WRITTEN REQUEST: Copy out each line exactly as it appears.

DATA PROVIDED:

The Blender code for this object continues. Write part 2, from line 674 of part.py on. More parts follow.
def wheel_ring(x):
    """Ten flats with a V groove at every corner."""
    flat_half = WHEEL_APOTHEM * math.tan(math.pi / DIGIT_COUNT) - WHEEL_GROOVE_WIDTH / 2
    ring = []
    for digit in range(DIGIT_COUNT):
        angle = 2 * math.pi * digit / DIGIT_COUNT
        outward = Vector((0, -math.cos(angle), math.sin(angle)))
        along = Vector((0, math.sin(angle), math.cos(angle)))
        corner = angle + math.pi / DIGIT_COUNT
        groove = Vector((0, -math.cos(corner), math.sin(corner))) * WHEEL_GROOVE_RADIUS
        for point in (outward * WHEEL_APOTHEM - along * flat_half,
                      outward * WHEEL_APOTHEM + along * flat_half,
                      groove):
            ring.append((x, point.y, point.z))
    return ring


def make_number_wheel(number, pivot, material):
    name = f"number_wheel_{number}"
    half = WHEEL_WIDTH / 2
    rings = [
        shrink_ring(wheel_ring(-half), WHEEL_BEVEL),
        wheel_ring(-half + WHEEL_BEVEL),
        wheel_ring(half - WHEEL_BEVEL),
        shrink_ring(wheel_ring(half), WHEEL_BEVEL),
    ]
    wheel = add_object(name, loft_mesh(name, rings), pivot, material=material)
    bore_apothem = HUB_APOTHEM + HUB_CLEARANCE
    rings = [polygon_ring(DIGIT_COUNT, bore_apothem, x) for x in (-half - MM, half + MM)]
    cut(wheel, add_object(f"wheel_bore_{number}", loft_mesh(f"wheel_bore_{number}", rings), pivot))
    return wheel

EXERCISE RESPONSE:
The Blender code for this object continues. Write part 2, from line 674 of part.py on. More parts follow.
def wheel_ring(x):
    """Ten flats with a V groove at every corner."""
    flat_half = WHEEL_APOTHEM * math.tan(math.pi / DIGIT_COUNT) - WHEEL_GROOVE_WIDTH / 2
    ring = []
    for digit in range(DIGIT_COUNT):
        angle = 2 * math.pi * digit / DIGIT_COUNT
        outward = Vector((0, -math.cos(angle), math.sin(angle)))
        along = Vector((0, math.sin(angle), math.cos(angle)))
        corner = angle + math.pi / DIGIT_COUNT
        groove = Vector((0, -math.cos(corner), math.sin(corner))) * WHEEL_GROOVE_RADIUS
        for point in (outward * WHEEL_APOTHEM - along * flat_half,
                      outward * WHEEL_APOTHEM + along * flat_half,
                      groove):
            ring.append((x, point.y, point.z))
    return ring


def make_number_wheel(number, pivot, material):
    name = f"number_wheel_{number}"
    half = WHEEL_WIDTH / 2
    rings = [
        shrink_ring(wheel_ring(-half), WHEEL_BEVEL),
        wheel_ring(-half + WHEEL_BEVEL),
        wheel_ring(half - WHEEL_BEVEL),
        shrink_ring(wheel_ring(half), WHEEL_BEVEL),
    ]
    wheel = add_object(name, loft_mesh(name, rings), pivot, material=material)
    bore_apothem = HUB_APOTHEM + HUB_CLEARANCE
    rings = [polygon_ring(DIGIT_COUNT, bore_apothem, x) for x in (-half - MM, half + MM)]
    cut(wheel, add_object(f"wheel_bore_{number}", loft_mesh(f"wheel_bore_{number}", rings), pivot))
    return wheel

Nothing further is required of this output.